(Stored records)
--- start ---

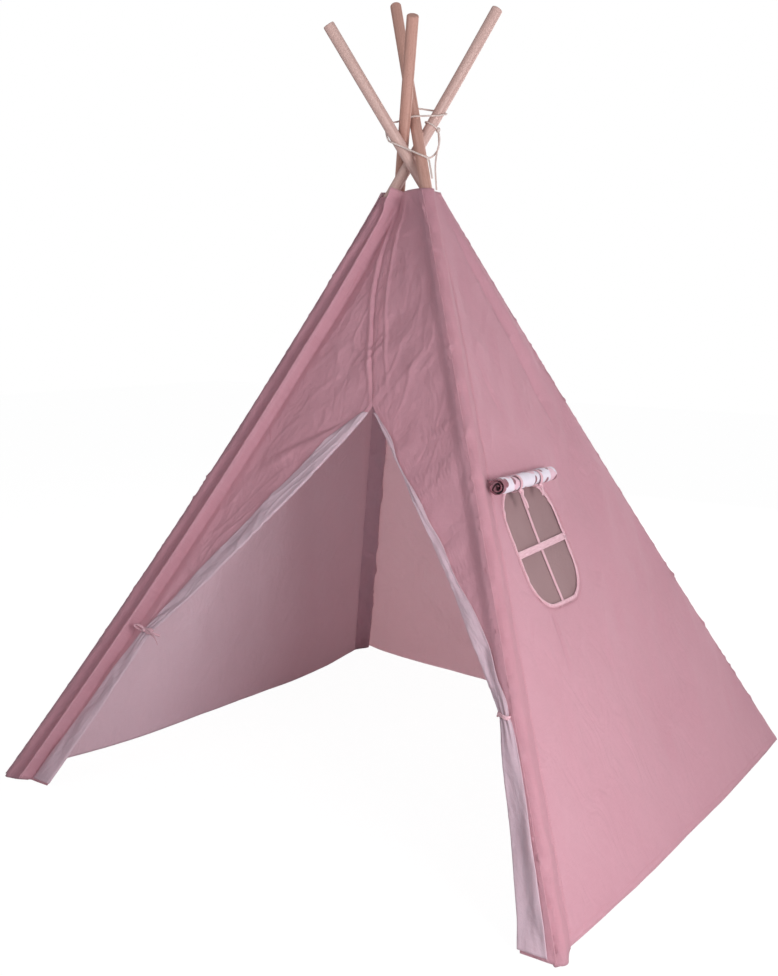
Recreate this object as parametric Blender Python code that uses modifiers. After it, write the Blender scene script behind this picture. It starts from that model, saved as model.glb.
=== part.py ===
"""A play tent: four two-piece poles lashed where they cross, in a cloth cover with a sleeve on each pole.

Metres, +Z up, the doorway towards -Y. Seen from outside, each wall carries the sleeve on its left edge, and
its right edge is sewn to the outer seam of the next sleeve round.
"""

import math

import bmesh
import bpy
import numpy as np
from mathutils import Matrix, Vector

for old in list(bpy.data.objects):
    bpy.data.objects.remove(old, do_unlink=True)

# Driving dimensions of the frame
POLE_DIAMETER = 0.022
POLE_GAP = 0.001                # least gap between two poles where they cross
POLE_LENGTH = {"front_left": 1.79, "front_right": 1.79, "back_right": 1.78, "back_left": 1.78}
BASE_WIDTH = 1.20               # between the feet, left to right
BASE_DEPTH = 1.14               # between the feet, front to back
# How far each foot stands off its corner of that rectangle, because the tent is set up a little out of true
FOOT_SHIFT = {
    "front_left": (-0.011, -0.017),
    "front_right": (0.011, 0.015),
    "back_right": (-0.022, -0.020),
    "back_left": (0.016, 0.017),
}
CROSSING_HEIGHT = 1.255         # where the poles cross above the cover
CROSSING_CENTRE = (0.0025, -0.086)
# Where each pole passes the crossing, counted in pole pitches from its centre
WEAVE = {
    "front_left": (-0.22, 0.59),
    "front_right": (1.23, -0.24),
    "back_right": (-0.10, -0.76),
    "back_left": (-0.92, 0.47),
}
# How far the pull of the cover bows each pole inwards at half its length
BOW = {"front_left": 0.030, "front_right": 0.006, "back_right": 0.010, "back_left": 0.006}
TIP_ROUNDING = 0.0025           # rounded rim of a pole's upper end
FERRULE_LENGTH = 0.080
FERRULE_WALL = 0.0006
PIVOT = (-0.0015, -0.086, 1.206)  # the left pair of poles turns about a line through this point, along Y

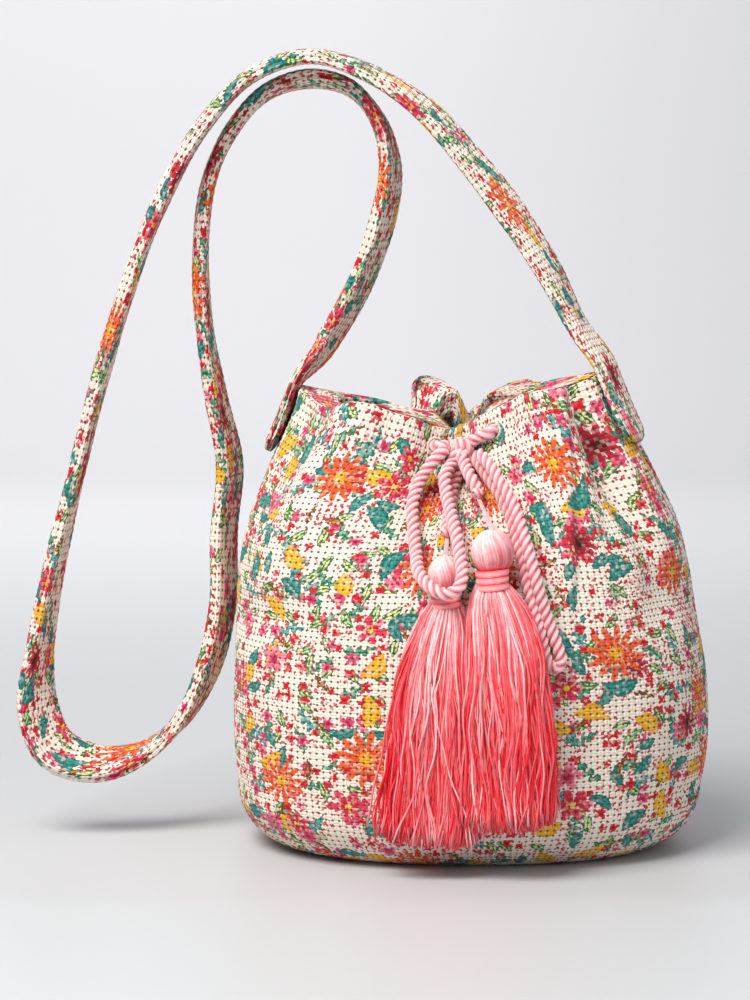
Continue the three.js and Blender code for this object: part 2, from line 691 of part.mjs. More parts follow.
function makeStrap() {
  const stations = strapStations();
  const curve = new THREE.CatmullRomCurve3(
    stations.map((s) => s.place),
    false,
    "centripetal",
  );
  const last = stations.length - 1;
  const turns = stations.map((s, i) => {
    if (s.turn !== undefined) return s.turn;
    const { thick, wide } = restAxes(curve.getTangent(i / last));
    return Math.atan2(s.width.dot(thick), s.width.dot(wide));
  });
  const steps = 2 * last;
  const rings = Array.from({ length: steps + 1 }, (_, i) => {
    const row = Math.min(last - 1, Math.floor(i / 2));
    const share = i / 2 - row;
    const turn = turns[row] + (turns[row + 1] - turns[row]) * share;
    const thick = stations[row].thick + (stations[row + 1].thick - stations[row].thick) * share;
    const size = i === 0 || i === steps ? endTaper : 1;
    const axes = restAxes(curve.getTangent(i / steps));
    const thickWay = axes.thick.clone().multiplyScalar(Math.cos(turn));
    thickWay.addScaledVector(axes.wide, -Math.sin(turn));
    const wideWay = axes.wide.clone().multiplyScalar(Math.cos(turn));
    wideWay.addScaledVector(axes.thick, Math.sin(turn));
    return Array.from({ length: strapSides }, (_, k) => {
      const a = (2 * Math.PI * (k + 0.5)) / strapSides;
      const soft = (value) => Math.sign(value) * Math.abs(value) ** strapCorner;
      return curve
        .getPoint(i / steps)
        .addScaledVector(thickWay, (soft(Math.cos(a)) * thick * size) / 2)
        .addScaledVector(wideWay, (soft(Math.sin(a)) * strapWidth * size) / 2);
    });
  });
  return skin(rings);
}

// Materials
const canvas = new THREE.MeshStandardMaterial({ color: 0xece0d0, roughness: 0.92, metalness: 0 });
const strapCanvas = new THREE.MeshStandardMaterial({ color: 0xe6d6c4, roughness: 0.9, metalness: 0 });
const twistedCord = new THREE.MeshStandardMaterial({ color: 0xf2a6ab, roughness: 0.8, metalness: 0 });
const tasselYarn = new THREE.MeshStandardMaterial({ color: 0xf0717c, roughness: 0.75, metalness: 0 });

// Assembly
const bag = new THREE.Group();
function addPiece(name, geometry, material) {
  const piece = new THREE.Mesh(geometry, material);
  piece.name = name;
  bag.add(piece);
}

addPiece("side_wall", makeSideWall(), canvas);
addPiece("base_panel", makeBasePanel(), canvas);
addPiece("neck_facing", makeNeckFacing(), canvas);
addPiece("shoulder_strap", makeStrap(), strapCanvas);
addPiece("drawcord_ring", cordAlong(ringRoute, cordDiameter, ringSteps), twistedCord);
addPiece("bow_knot", makeBowKnot(), twistedCord);
addPiece(
  "bow_loop_left",
  cordAlong(routePoints(leftLoopRoute, leftLoopDrop), cordDiameter, 24),
  twistedCord,
);
addPiece(
  "bow_loop_right",
  cordAlong(routePoints(rightLoopRoute, rightLoopDrop), cordDiameter, 28),
  twistedCord,
);
addPiece("cord_tail_left", makeTail(leftTailRoute, leftLoopDrop, 5), twistedCord);
addPiece("cord_tail_right", makeTail(rightTailRoute, rightLoopDrop, 3), twistedCord);
addPiece("tassel_left", makeLeftTassel(), tasselYarn);
addPiece("tassel_right", makeRightTassel(), tasselYarn);

export default bag;
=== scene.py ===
# %% [markdown]
# # A drawstring bucket bag of printed basket-weave canvas
# This lesson dresses a bag whose plain solids already stand in the scene. The real bag is a
# soft pouch of thick woven cotton on a round base. A twisted cord gathers its neck and is
# tied in a bow with two yarn tassels, and one padded strap is sewn to both sides. Each piece
# is built as its own mesh at its real size, and each finish is made of shader nodes.

# %% Start from the fixed frame
import math

import bmesh
import bpy
import numpy as np
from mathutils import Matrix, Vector


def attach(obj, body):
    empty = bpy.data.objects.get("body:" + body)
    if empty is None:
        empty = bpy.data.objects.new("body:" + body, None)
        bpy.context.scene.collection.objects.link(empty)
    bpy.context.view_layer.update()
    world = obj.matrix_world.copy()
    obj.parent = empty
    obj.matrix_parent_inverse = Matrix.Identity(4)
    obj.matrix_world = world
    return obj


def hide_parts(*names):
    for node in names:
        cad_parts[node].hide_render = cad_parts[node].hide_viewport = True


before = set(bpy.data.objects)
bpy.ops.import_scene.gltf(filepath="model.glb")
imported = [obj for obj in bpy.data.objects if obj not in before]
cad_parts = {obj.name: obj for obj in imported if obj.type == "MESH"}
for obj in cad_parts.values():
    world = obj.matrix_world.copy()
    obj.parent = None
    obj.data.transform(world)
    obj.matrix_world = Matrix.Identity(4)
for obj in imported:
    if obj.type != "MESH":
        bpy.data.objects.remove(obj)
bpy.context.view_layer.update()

MM = 0.001

# %% [markdown]
# ## Camera
# A product photo of a bag is taken from a little above its middle with a long lens, so that
# its sides stay nearly parallel. The camera comes first, because everything after it is
# judged through it.

# %% Camera
camera = bpy.data.objects.new("camera", bpy.data.cameras.new("camera"))
bpy.context.scene.collection.objects.link(camera)
camera.location = (-0.0488, -1.72, 0.33)
camera.rotation_euler = (math.radians(90 - 5.2), 0, 0)
camera.data.sensor_width = 36
camera.data.lens = 121.97
camera.data.clip_start = 0.05
bpy.context.scene.camera = camera
print("camera", tuple(camera.location), "lens", camera.data.lens)

# %% [markdown]
# ## Making a mesh from rows of points
# Cloth, rope and strap are all skins over rows of points, so one helper joins such a grid to
# a mesh. Points are in millimetres, and the flat cloth position of each point goes into a UV
# map, also in millimetres, so that weave and print keep their real size.

# %% Mesh helpers
def grid_faces(rows, columns, rows_close, columns_close):
    """Quads over a grid of points, and for each corner its row and column counted on past a join."""
    i = np.arange(rows if rows_close else rows - 1)[:, None]
    j = np.arange(columns if columns_close else columns - 1)[None, :]
    corners = [(i, j), (i, j + 1), (i + 1, j + 1), (i + 1, j)]
    quads = np.stack([(a % rows) * columns + b % columns + 0 * i * j for a, b in corners], -1)
    steps = np.stack([np.stack(np.broadcast_arrays(a, b), -1) for a, b in corners], -2)
    return quads.reshape(-1, 4), steps.reshape(-1, 4, 2)


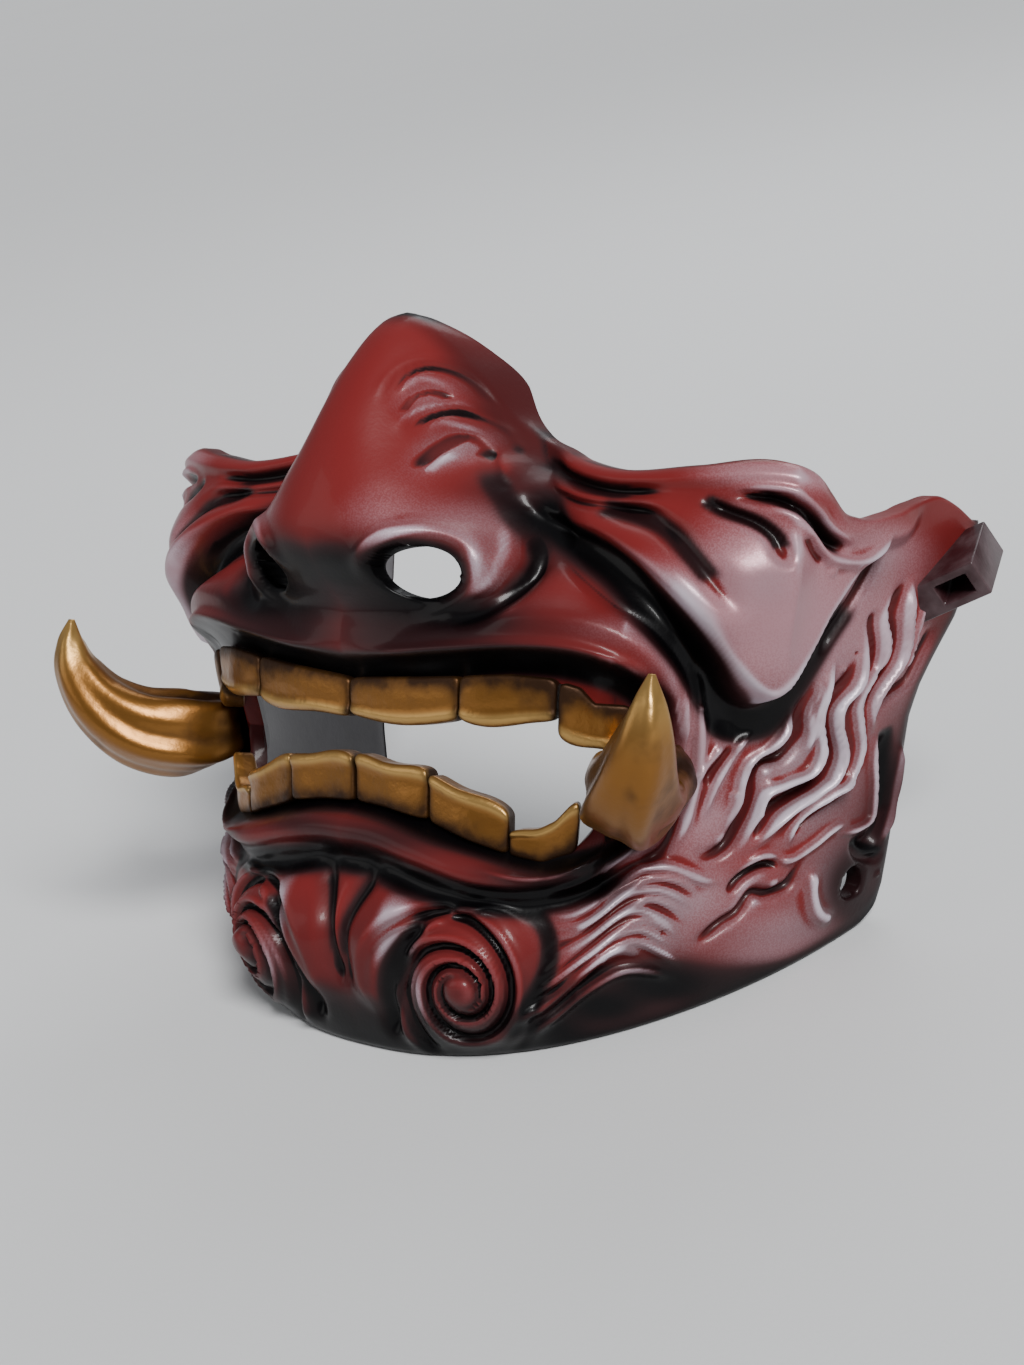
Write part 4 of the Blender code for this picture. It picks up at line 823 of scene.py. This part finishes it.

--- end ---

What needs to be done:
Take exactly the lines from the one containing "leftLoopDrop, 5), twistedCord);" through the one containing "imported = [obj" in the data above, and output them with nothing added.

Result:
addPiece("cord_tail_left", makeTail(leftTailRoute, leftLoopDrop, 5), twistedCord);
addPiece("cord_tail_right", makeTail(rightTailRoute, rightLoopDrop, 3), twistedCord);
addPiece("tassel_left", makeLeftTassel(), tasselYarn);
addPiece("tassel_right", makeRightTassel(), tasselYarn);

export default bag;
=== scene.py ===
# %% [markdown]
# # A drawstring bucket bag of printed basket-weave canvas
# This lesson dresses a bag whose plain solids already stand in the scene. The real bag is a
# soft pouch of thick woven cotton on a round base. A twisted cord gathers its neck and is
# tied in a bow with two yarn tassels, and one padded strap is sewn to both sides. Each piece
# is built as its own mesh at its real size, and each finish is made of shader nodes.

# %% Start from the fixed frame
import math

import bmesh
import bpy
import numpy as np
from mathutils import Matrix, Vector


def attach(obj, body):
    empty = bpy.data.objects.get("body:" + body)
    if empty is None:
        empty = bpy.data.objects.new("body:" + body, None)
        bpy.context.scene.collection.objects.link(empty)
    bpy.context.view_layer.update()
    world = obj.matrix_world.copy()
    obj.parent = empty
    obj.matrix_parent_inverse = Matrix.Identity(4)
    obj.matrix_world = world
    return obj


def hide_parts(*names):
    for node in names:
        cad_parts[node].hide_render = cad_parts[node].hide_viewport = True


before = set(bpy.data.objects)
bpy.ops.import_scene.gltf(filepath="model.glb")
imported = [obj for obj in bpy.data.objects if obj not in before]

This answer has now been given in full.